### Work to do
Copy the data exactly from the line that contains "front and back." through the line that contains "record = json.load(file)", keeping both end lines and leaving out everything else.

***** Supplied data

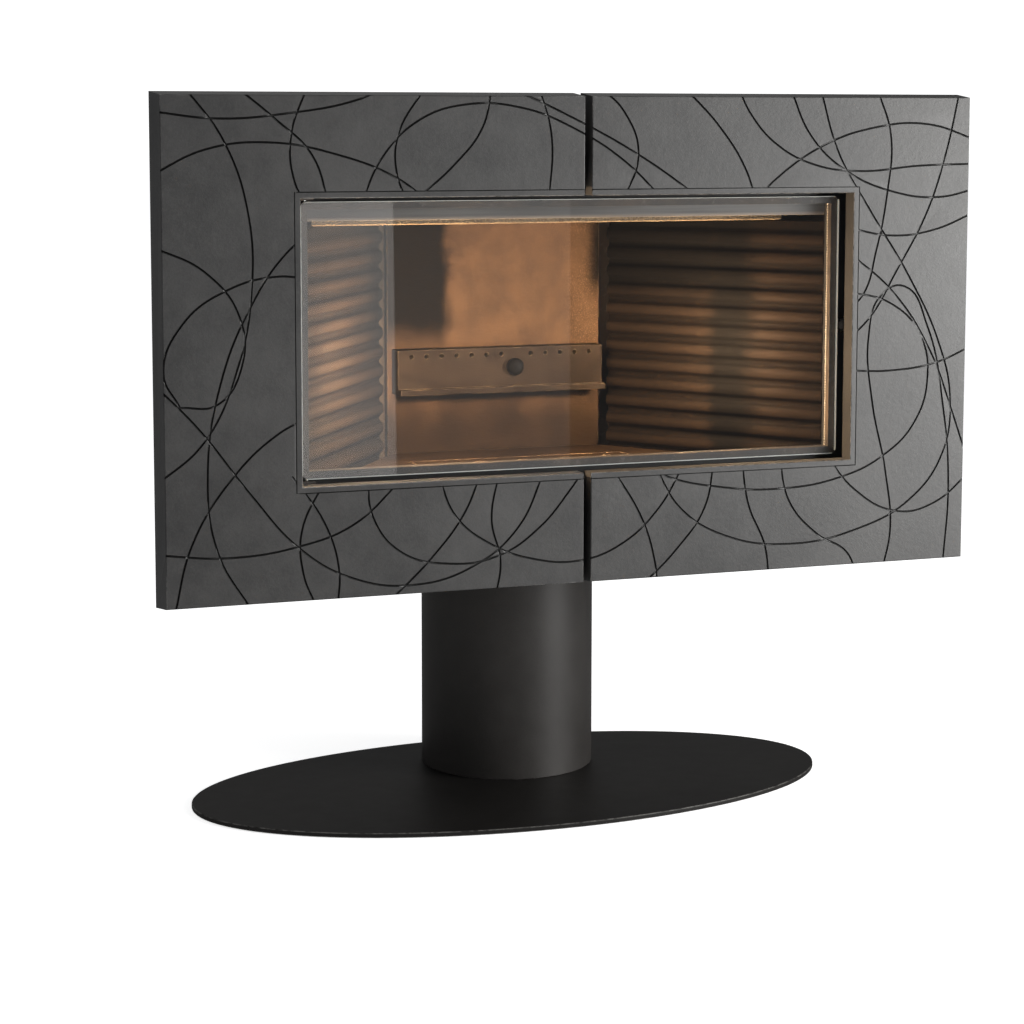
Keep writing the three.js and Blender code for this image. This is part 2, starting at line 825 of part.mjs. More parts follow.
  const washFront = frameBack + seat;
  const washBottom = frameHoleTop - washDrop;
  const washProfile = polygon([
    [washFront, frameHoleTop + washUpright],
    [washFront, frameHoleTop],
    [washFront + washSlant, washBottom],
    [washFront + washReach, washBottom],
    [washFront + washReach, washBottom + washSheet],
    [washFront + washSlant + washSheet, washBottom + washSheet],
    [washFront + washSheet, frameHoleTop],
    [washFront + washSheet, frameHoleTop + washUpright],
  ]);
  const washHalf = linerFrontX - washEndGap;
  add("air_wash_rail", drawn(washProfile, -washHalf, washHalf), boilerSteel());
}

// ---------------------------------------------------------------- door

function buildDoor() {
  const pane = rectangle([-paneHalf, paneHalf], [paneBottom, paneTop]);
  add("door_glass", pushed(pane, paneFront, paneBack), paneGlass());

  const ringHole = rectangle(
    [-paneHalf + doorRingWidth, paneHalf - doorRingWidth],
    [paneBottom + doorRingWidth, paneTop - doorRingWidth],
  );
  const ring = rectangle([-paneHalf, paneHalf], [paneBottom, paneTop]);
  add("door_frame", pushed(withHoles(ring, [ringHole]), ringFront, ringBack), boilerSteel());

  const sealInset = doorRingWidth - sealWidth - sealSetIn;
  const sealHole = rectangle(
    [-paneHalf + sealInset + sealWidth, paneHalf - sealInset - sealWidth],
    [paneBottom + sealInset + sealWidth, paneTop - sealInset - sealWidth],
  );
  const seal = rectangle(
    [-paneHalf + sealInset, paneHalf - sealInset],
    [paneBottom + sealInset, paneTop - sealInset],
  );
  add("door_gasket", pushed(withHoles(seal, [sealHole]), sealFront, sealBack), ropeGrey());

  const strikeFront = ringFront + strikeSetIn;
  const strikeX = [paneHalf + seat, paneHalf + strikeThickness];
  const strikeZ = [openingMiddle - strikeHeight / 2, openingMiddle + strikeHeight / 2];
  add("catch_strike", block(strikeX, [strikeFront, ringBack - strikeSetIn], strikeZ), brightSteel());

  for (const [name, side, edge] of [["top", 1, paneTop], ["bottom", -1, paneBottom]]) {
    const earNear = edge + side * (hingeEarGap + seat);
    const earFar = earNear + side * hingeEarThickness;
    const pinEnd = earFar + side * pinStandOut;
    const pinBase = edge + side * seat;
    const pin = bar(hingePinRadius, ...sorted(pinBase, pinEnd), 20);
    add(`hinge_pin_${name}`, pin.translate(hingeX, hingeY, 0), brightSteel());

    const leafBack = frameFront - seat;
    const leafFront = leafBack - hingeLeafThickness;
    const leafFar = earNear + side * hingeLeafHeight;
    const earX = [hingeX - hingeEarWidth / 2, hingeX + hingeEarWidth / 2];
    const ear = block(earX, [reveal + 2, leafBack], sorted(earNear, earFar));
    const leaf = block(earX, [leafFront, leafBack], sorted(earNear, leafFar));
    const [earLow, earHigh] = sorted(earNear, earFar);
    const bore = bar(hingePinRadius + pinClearance, earLow - 1, earHigh + 1, 20);
    bore.translate(hingeX, hingeY, 0);
    add(`hinge_bracket_${name}`, cut(join(ear, leaf), bore), boilerSteel());
  }
}

// ---------------------------------------------------------------- catch and air controls

function buildCatch() {
  const rollerX = paneHalf + strikeThickness + seat + rollerRadius;
  const rollerY = (ringFront + ringBack) / 2;
  const roller = tube(rollerRadius, rollerRadius - rollerPinRadius - pinClearance, 0, rollerHeight, 20);
  add("catch_roller", roller.translate(rollerX, rollerY, openingMiddle - rollerHeight / 2), brightSteel());

  const forkGap = rollerHeight / 2 + seat;
  const forkX = [rollerX - rollerPinRadius - forkEdge, rollerX + forkLength];
  const forkY = [rollerY - rollerRadius + forkEdge, rollerY + rollerRadius - forkEdge];
  const cheeks = [-1, 1].map((side) => {
    const near = openingMiddle + side * forkGap;
    const far = near + side * forkThickness;
    return block(forkX, forkY, sorted(near, far));
  });
  const web = block(
    [rollerX + rollerRadius + forkEdge, rollerX + forkLength],
    forkY,
    [openingMiddle - forkGap - forkThickness / 2, openingMiddle + forkGap + forkThickness / 2],
  );
  const pinHalf = forkGap + forkThickness;
  const pin = bar(rollerPinRadius, openingMiddle - pinHalf, openingMiddle + pinHalf, 12);
  add("catch_plunger", join(...cheeks, web, pin.translate(rollerX, rollerY, 0)), brightSteel());

  const boxNear = rollerX + rollerRadius + housingNear;
  const boxFar = rollerX + forkLength + catchTravel + housingSpare;
  const halfHeight = forkGap + forkThickness + seat;
  const outer = block(
    [boxNear, boxFar],
    [forkY[0] - housingWall - seat, frameFront - seat],
    [openingMiddle - halfHeight - housingWall, openingMiddle + halfHeight + housingWall],
  );
  const inner = block(
    [boxNear - 1, boxFar - housingWall],
    [forkY[0] - seat, forkY[1] + seat],
    [openingMiddle - halfHeight, openingMiddle + halfHeight],
  );
  add("catch_housing", cut(outer, inner), boilerSteel());
}

// A sliding shutter with its stem through the sheet and a knob outside; direction +1 is upwards.
function buildControl(name, sheetInside, sheetOutside, direction) {
  const inner = sheetInside - direction * seat;
  const shutterFar = inner - direction * casingSheet;
  const shutterPlan = rectangle(
    [controlX - controlLength + controlLap, controlX + controlLap],
    [stemY - controlSlot, portY + controlSlot],
  );
  const ports = controlPorts(-controlTravel);
  const shutter = raised(withHoles(shutterPlan, ports), ...sorted(inner, shutterFar));
  const stemEnd = sheetOutside + direction * stemLength;
  const stem = bar(stemRadius, ...sorted(shutterFar, stemEnd), 12).translate(controlX, stemY, 0);
  add(`${name}_slider`, join(shutter, stem), boilerSteel());
  const knob = turned(
    [
      [0, 0],
      [knobRadius * 0.6, 0],
      [knobRadius, knobHeight * 0.3],
      [knobRadius, knobHeight * 0.75],
      [knobRadius * 0.7, knobHeight],
      [0, knobHeight],
    ],
    20,
  );
  const knobMesh = add(`${name}_knob`, knob, satinBlack());
  knobMesh.position.set(controlX, stemY, stemEnd + direction * seat);
  if (direction < 0) knobMesh.rotation.x = Math.PI;
}

buildBase();
buildFacade();
buildCasing();
buildFirebox();
buildLining();
buildDoor();
buildCatch();
buildControl("primary_air", casingBottom + casingSheet, casingBottom, -1);
buildControl("air_wash", casingTop - casingSheet, casingTop, 1);

// The part's origin is on the floor, midway between its front and back.
const frontmost = Math.min(0, baseY - baseDepth / 2);
const rearmost = Math.max(casingBack + intakeLength, baseY + baseDepth / 2);
stove.position.y = -(frontmost + rearmost) / 2;

export default stove;
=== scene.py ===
"""Visible model of a wood burning stove on a round pedestal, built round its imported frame.

Lengths whose names end in _mm are millimetres. All other lengths are metres,
but for points of turned profiles and of the ornament's strokes, which are millimetres too.
X runs across the front, -Y comes out of the glass door and Z is up.
"""

import json
import logging
import math
from dataclasses import dataclass, field, replace
from enum import Enum
from typing import Callable, Iterable, Optional, Sequence, Union

import bmesh
import bpy
from mathutils import Matrix, Vector


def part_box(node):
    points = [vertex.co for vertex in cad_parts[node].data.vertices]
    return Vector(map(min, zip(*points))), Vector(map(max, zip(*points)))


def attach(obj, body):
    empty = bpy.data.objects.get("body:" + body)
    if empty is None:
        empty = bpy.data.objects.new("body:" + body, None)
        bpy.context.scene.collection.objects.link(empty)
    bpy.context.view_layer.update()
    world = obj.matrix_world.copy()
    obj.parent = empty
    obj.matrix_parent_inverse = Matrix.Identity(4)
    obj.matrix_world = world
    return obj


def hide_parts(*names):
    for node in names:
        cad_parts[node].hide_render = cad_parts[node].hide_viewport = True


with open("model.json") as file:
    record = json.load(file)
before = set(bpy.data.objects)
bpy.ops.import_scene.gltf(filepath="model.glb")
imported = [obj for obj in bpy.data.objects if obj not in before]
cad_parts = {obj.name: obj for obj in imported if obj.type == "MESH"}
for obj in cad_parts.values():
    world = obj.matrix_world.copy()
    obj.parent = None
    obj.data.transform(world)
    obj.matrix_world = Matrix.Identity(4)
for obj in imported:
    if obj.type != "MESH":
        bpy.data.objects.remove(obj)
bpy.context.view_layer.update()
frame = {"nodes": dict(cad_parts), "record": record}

log = logging.getLogger("stove")
MM = 0.001
Colour = tuple[float, float, float]
Point = tuple[float, float]
Place = tuple[float, float, float]
Span = tuple[float, float, float, float]
BACK = Vector((0, 1, 0))
UP = Vector((0, 0, 1))


class Slot(Enum):
    """Material slots of the record."""

    FACADE = "cast_facade"
    SATIN = "satin_black"
    SHEET = "black_sheet"
    PLATE = "boiler_plate"
    FIRE_CAST = "fire_cast_iron"
    STEEL = "bright_steel"
    BOARD = "vermiculite_board"
    GLASS = "ceramic_glass"
    ROPE = "rope_seal"


class Carving(Enum):
    """Ways to work one solid with another."""

    JOIN = "UNION"
    CUT = "DIFFERENCE"


# ---------------------------------------------------------------- shader expressions


class Value:
    """A number socket that takes part in Python expressions."""

    def __init__(self, shader: "Shader", socket: bpy.types.NodeSocket) -> None:
        """Wraps a socket of a shader's tree."""
        self.shader = shader
        self.socket = socket

    def _math(self, operation: str, *values: "Number") -> "Value":
        """The result of a Math node with these inputs."""
        node = self.shader.node("ShaderNodeMath", {"operation": operation}, dict(enumerate(values)))
        return Value(self.shader, node.outputs[0])

    def __add__(self, other: "Number") -> "Value":
        """The sum."""
        return self._math("ADD", self, other)

    __radd__ = __add__

    def __sub__(self, other: "Number") -> "Value":
        """The difference."""
        return self._math("SUBTRACT", self, other)

    def __rsub__(self, other: "Number") -> "Value":
        """A number less the value."""
        return self._math("SUBTRACT", other, self)

    def __mul__(self, other: "Number") -> "Value":
        """The product."""
        return self._math("MULTIPLY", self, other)

    __rmul__ = __mul__

    def __truediv__(self, other: "Number") -> "Value":
        """The quotient."""
        return self._math("DIVIDE", self, other)

    def __rtruediv__(self, other: "Number") -> "Value":
        """A number divided by the value."""
        return self._math("DIVIDE", other, self)

    def __abs__(self) -> "Value":
        """Size without its sign."""
        return self._math("ABSOLUTE", self)

    def sine(self) -> "Value":
        """Sine of the value in radians."""
        return self._math("SINE", self)

    def highest(self, other: "Number") -> "Value":
        """The larger of the value and another."""
        return self._math("MAXIMUM", self, other)

    def ease(self, low: float, high: float) -> "Value":
        """A smooth step.

        Args:
            low: where the step is 0.
            high: where the step is 1; it may lie below low.

        Returns:
            The step's height.
        """
        start, end, first, last = (low, high, 0.0, 1.0) if low < high else (high, low, 1.0, 0.0)
        made = self.shader.node(
            "ShaderNodeMapRange",
            {"interpolation_type": "SMOOTHSTEP"},
            {"Value": self, "From Min": start, "From Max": end, "To Min": first, "To Max": last},
        )
        return Value(self.shader, made.outputs["Result"])

    def within(self, span: Span) -> "Value":
        """A smooth hill: a span says where it leaves 0, reaches 1, leaves 1 and is 0 again."""
        foot, start, end, last = span
        return self.ease(foot, start) * self.ease(last, end)


Number = Union[float, Value]


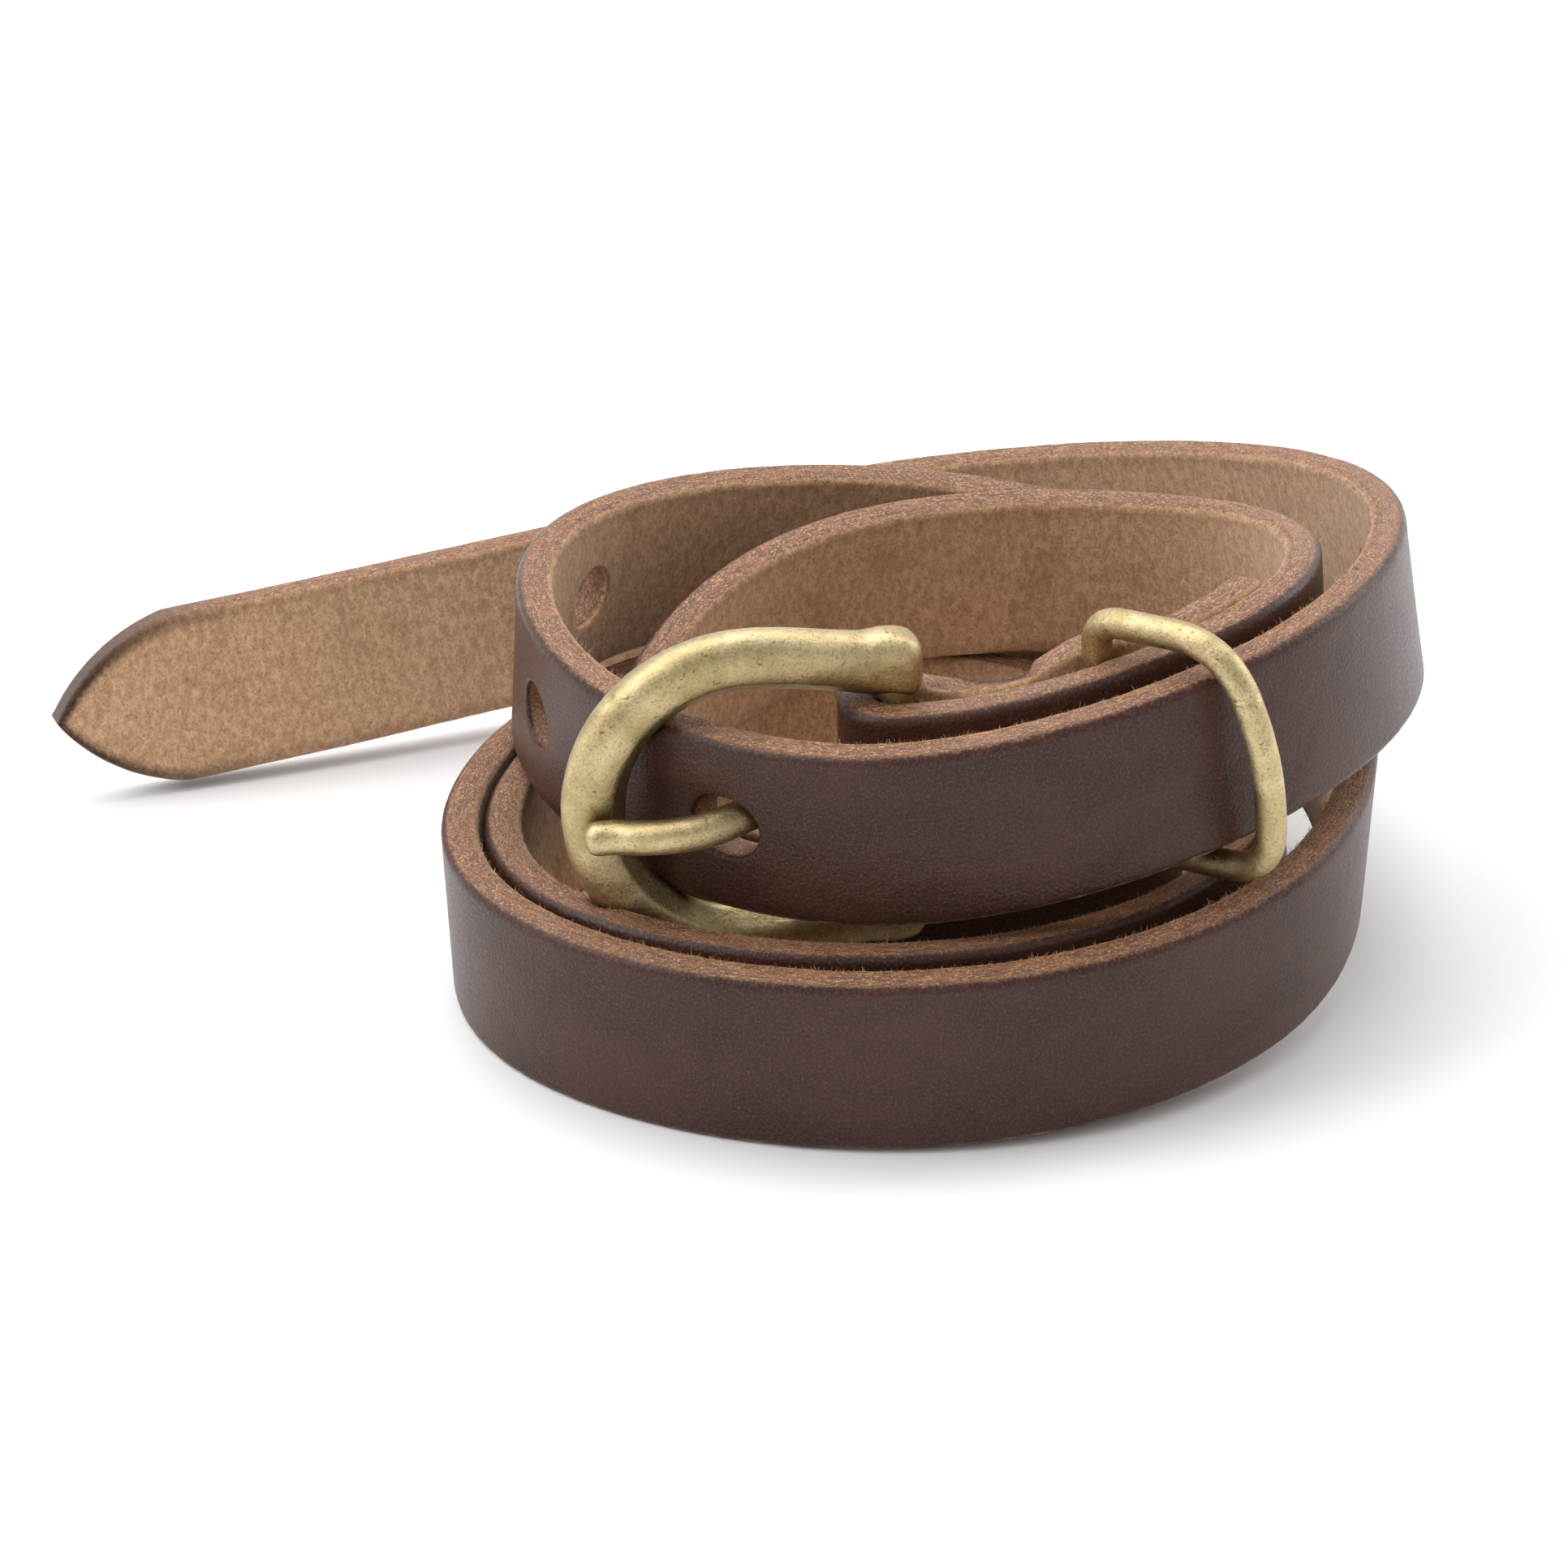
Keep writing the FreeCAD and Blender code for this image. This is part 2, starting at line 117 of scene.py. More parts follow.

**********

### Exercise output
// The part's origin is on the floor, midway between its front and back.
const frontmost = Math.min(0, baseY - baseDepth / 2);
const rearmost = Math.max(casingBack + intakeLength, baseY + baseDepth / 2);
stove.position.y = -(frontmost + rearmost) / 2;

export default stove;
=== scene.py ===
"""Visible model of a wood burning stove on a round pedestal, built round its imported frame.

Lengths whose names end in _mm are millimetres. All other lengths are metres,
but for points of turned profiles and of the ornament's strokes, which are millimetres too.
X runs across the front, -Y comes out of the glass door and Z is up.
"""

import json
import logging
import math
from dataclasses import dataclass, field, replace
from enum import Enum
from typing import Callable, Iterable, Optional, Sequence, Union

import bmesh
import bpy
from mathutils import Matrix, Vector


def part_box(node):
    points = [vertex.co for vertex in cad_parts[node].data.vertices]
    return Vector(map(min, zip(*points))), Vector(map(max, zip(*points)))


def attach(obj, body):
    empty = bpy.data.objects.get("body:" + body)
    if empty is None:
        empty = bpy.data.objects.new("body:" + body, None)
        bpy.context.scene.collection.objects.link(empty)
    bpy.context.view_layer.update()
    world = obj.matrix_world.copy()
    obj.parent = empty
    obj.matrix_parent_inverse = Matrix.Identity(4)
    obj.matrix_world = world
    return obj


def hide_parts(*names):
    for node in names:
        cad_parts[node].hide_render = cad_parts[node].hide_viewport = True


with open("model.json") as file:
    record = json.load(file)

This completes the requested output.